Letouzé is a political cartoonist under the pen name "Manu", publishing in France and the US. He was the editorial cartoonist of the French regional daily newspaper L'Union de Reims from 1997 to 2004, publishing over 350 cartoons. He has also contributed political cartoons to the weekly magazine Politis, the news website Rue89, and the satirical website Stuff Expat Aid Workers Like. He held a solo exhibition at The Invisible Dog Art Center in New York in 2011, and became an appointed member of the Cartoon Movement in 2012.

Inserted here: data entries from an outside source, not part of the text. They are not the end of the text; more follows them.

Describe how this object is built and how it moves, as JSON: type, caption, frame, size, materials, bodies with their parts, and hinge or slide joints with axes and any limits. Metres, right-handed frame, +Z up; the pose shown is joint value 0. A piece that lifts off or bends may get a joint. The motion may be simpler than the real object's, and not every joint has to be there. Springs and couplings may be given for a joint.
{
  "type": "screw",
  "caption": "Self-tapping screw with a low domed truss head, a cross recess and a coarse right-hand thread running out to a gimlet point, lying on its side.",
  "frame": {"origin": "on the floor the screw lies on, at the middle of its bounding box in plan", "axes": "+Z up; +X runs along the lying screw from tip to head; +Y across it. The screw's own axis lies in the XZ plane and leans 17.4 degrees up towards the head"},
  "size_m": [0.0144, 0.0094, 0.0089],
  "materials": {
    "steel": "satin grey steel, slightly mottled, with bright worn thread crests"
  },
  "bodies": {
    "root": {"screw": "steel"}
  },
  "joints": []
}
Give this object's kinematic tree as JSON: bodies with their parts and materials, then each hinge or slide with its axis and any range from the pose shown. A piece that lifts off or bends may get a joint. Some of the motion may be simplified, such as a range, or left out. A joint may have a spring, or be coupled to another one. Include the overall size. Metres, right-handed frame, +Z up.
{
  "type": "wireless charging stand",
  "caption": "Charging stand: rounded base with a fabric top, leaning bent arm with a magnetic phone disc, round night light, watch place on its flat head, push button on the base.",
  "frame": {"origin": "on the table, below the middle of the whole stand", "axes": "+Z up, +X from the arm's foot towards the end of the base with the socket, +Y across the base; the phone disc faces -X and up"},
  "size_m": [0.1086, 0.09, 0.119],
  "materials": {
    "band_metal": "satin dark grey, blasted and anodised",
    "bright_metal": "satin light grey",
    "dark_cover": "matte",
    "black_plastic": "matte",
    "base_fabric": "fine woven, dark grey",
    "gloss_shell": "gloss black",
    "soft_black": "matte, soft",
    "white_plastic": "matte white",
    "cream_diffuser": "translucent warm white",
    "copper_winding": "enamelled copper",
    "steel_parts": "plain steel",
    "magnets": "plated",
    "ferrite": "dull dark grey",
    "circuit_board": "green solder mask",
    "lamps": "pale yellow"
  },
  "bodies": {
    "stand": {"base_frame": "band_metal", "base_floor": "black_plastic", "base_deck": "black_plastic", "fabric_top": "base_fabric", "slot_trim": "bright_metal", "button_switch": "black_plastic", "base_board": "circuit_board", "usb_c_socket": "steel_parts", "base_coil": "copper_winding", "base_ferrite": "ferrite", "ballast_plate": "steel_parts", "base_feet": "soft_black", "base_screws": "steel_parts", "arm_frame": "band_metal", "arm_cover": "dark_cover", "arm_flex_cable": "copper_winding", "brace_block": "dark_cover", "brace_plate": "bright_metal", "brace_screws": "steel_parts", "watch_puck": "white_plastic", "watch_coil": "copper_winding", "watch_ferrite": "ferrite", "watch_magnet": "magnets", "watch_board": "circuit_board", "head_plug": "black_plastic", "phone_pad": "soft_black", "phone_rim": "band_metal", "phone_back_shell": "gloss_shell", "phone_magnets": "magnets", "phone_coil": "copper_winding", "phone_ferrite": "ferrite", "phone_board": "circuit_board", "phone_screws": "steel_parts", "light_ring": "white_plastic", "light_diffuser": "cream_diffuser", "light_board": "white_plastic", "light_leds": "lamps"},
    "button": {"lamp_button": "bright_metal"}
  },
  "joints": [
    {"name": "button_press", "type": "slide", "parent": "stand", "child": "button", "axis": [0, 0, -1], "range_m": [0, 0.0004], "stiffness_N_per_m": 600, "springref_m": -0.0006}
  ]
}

In 2011, he took part in the response to the first attack against Charlie Hebdo's offices and provided cartoons in support of the campaign for marriage equality in France. In January 2015, in the wake of the 2015 Charlie Hebdo shooting, he published a tribute to the Charlie Hebdo cartoonists entitled "They Killed My Idols" in The Nib. Further, in February 2015, he participated in a debate organized by PEN America, the French Institute Alliance Française (FIAF), and the National Coalition Against Censorship (NCAC) on "After Charlie: What's next for art, satire, and censorship?" at FIAF with Art Spiegleman, Molly Crabapple and Francoise Mouly.

He has provided cartoons and illustrations for the International Peace Institute's Management Handbook for UN Peacekeeping missions.